Set, create or modify columns with occurrence-specific information

Format fields uniquely identify each occurrence record and specify the type of record. occurrenceID and basisOfRecord are necessary fields of information for occurrence records, and should be appended to a data set to conform to Darwin Core Standard prior to submission.

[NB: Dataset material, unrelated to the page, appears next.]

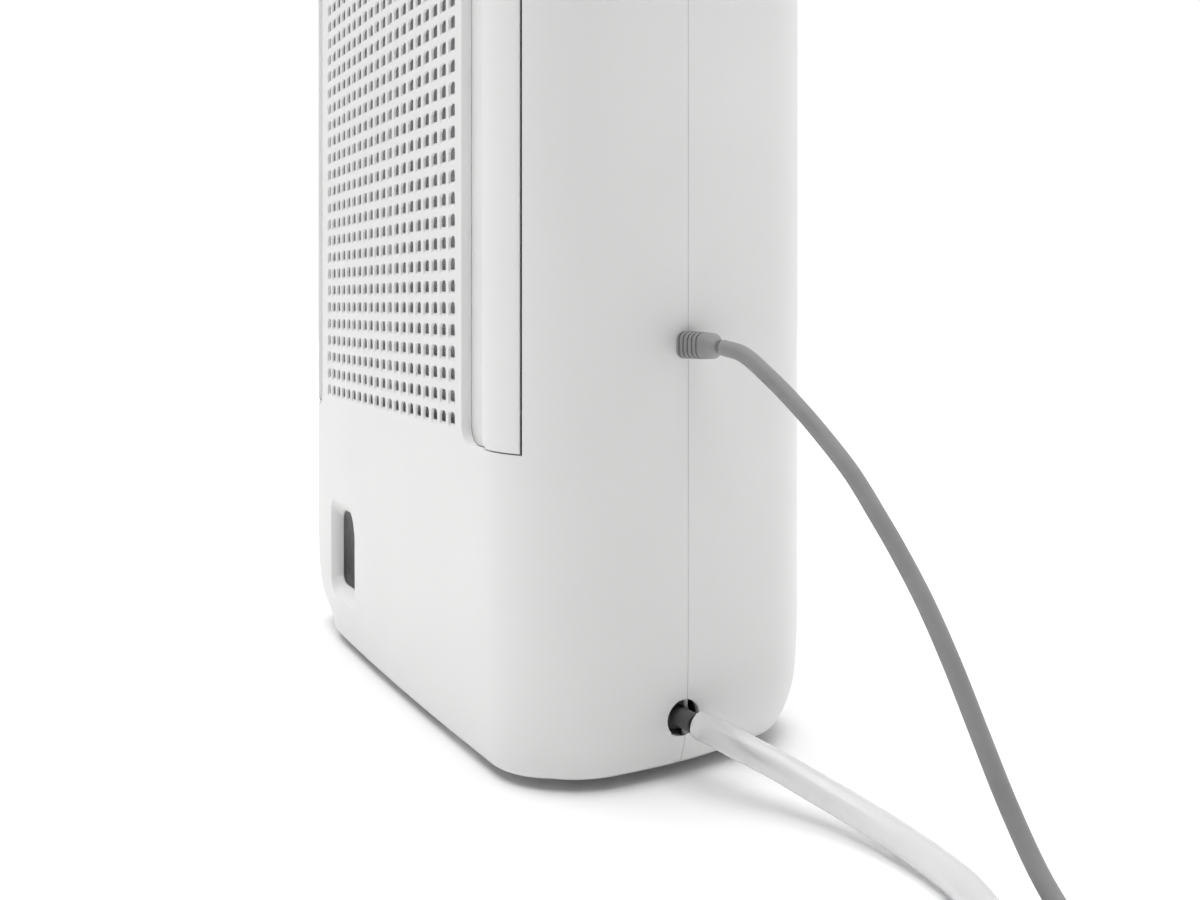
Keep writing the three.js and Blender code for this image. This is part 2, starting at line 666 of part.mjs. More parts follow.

In practice this is no different from using mutate(), but gives some informative errors, and serves as a useful lookup for fields in the Darwin Core Standard.

Usage

set_occurrences(
  .df,
  occurrenceID = NULL,
  basisOfRecord = NULL,
  occurrenceStatus = NULL,
  .keep = "unused",
  .keep_composite = "all",
  .messages = TRUE
)

Arguments

.df

a data.frame or tibble that the column should be appended to.

occurrenceID

A character string. Every occurrence should have an occurrenceID entry. Ideally IDs should be persistent to avoid being lost in future updates. They should also be unique, both within the dataset, and (ideally) across all other datasets.

basisOfRecord

Record type. Only accepts camelCase, for consistency with field names. Accepted basisOfRecord values are one of:

"humanObservation", "machineObservation", "livingSpecimen", "preservedSpecimen", "fossilSpecimen", "materialCitation"

occurrenceStatus

Either "present" or "absent".

.keep

Control which columns from .df are retained in the output. Note that unlike dplyr::mutate(), which defaults to "all" this defaults to "unused"; i.e. only keeps Darwin Core columns, and not those columns used to generate them.

.keep_composite

Control which columns from .df are kept when composite_id() is used to assign values to occurrenceID, defaulting to "all". This has a different default from .keep because composite identifiers often contain information that is valuable in other contexts, meaning that deleting these columns by default is typically unwise.

.messages

Logical: Should progress message be shown? Defaults to TRUE.

Value

A tibble with the requested columns added/reformatted.

Details

Examples of occurrenceID values:

000866d2-c177-4648-a200-ead4007051b9
http://arctos.database.museum/guid/MSB:Mamm:233627

Accepted basisOfRecord values are one of:

"humanObservation", "machineObservation", "livingSpecimen", "preservedSpecimen", "fossilSpecimen", "materialCitation"

Examples

df <- tibble::tibble(
  scientificName = c("Crinia Signifera", "Crinia Signifera", "Litoria peronii"),
  latitude = c(-35.27, -35.24, -35.83),
  longitude = c(149.33, 149.34, 149.34),
  eventDate = c("2010-10-14", "2010-10-14", "2010-10-14")
  )

# Add occurrence information
df |>
  set_occurrences(
    occurrenceID = composite_id(random_id(), eventDate), # add composite ID
    basisOfRecord = "humanObservation"
    )
#> ⠙ Checking 2 columns: occurrenceID and basisOfRecord
#> ⠹ Checking 2 columns: occurrenceID and basisOfRecord
#> ✔ Checking 2 columns: occurrenceID and basisOfRecord [631ms]
#> 
#> # A tibble: 3 × 6
#>   scientificName   latitude longitude eventDate  occurrenceID      basisOfRecord
#>   <chr>               <dbl>     <dbl> <chr>      <chr>             <chr>        
#> 1 Crinia Signifera    -35.3      149. 2010-10-14 066cc3d0-4689-11… humanObserva…
#> 2 Crinia Signifera    -35.2      149. 2010-10-14 066cc3da-4689-11… humanObserva…
#> 3 Litoria peronii     -35.8      149. 2010-10-14 066cc3db-4689-11… humanObserva…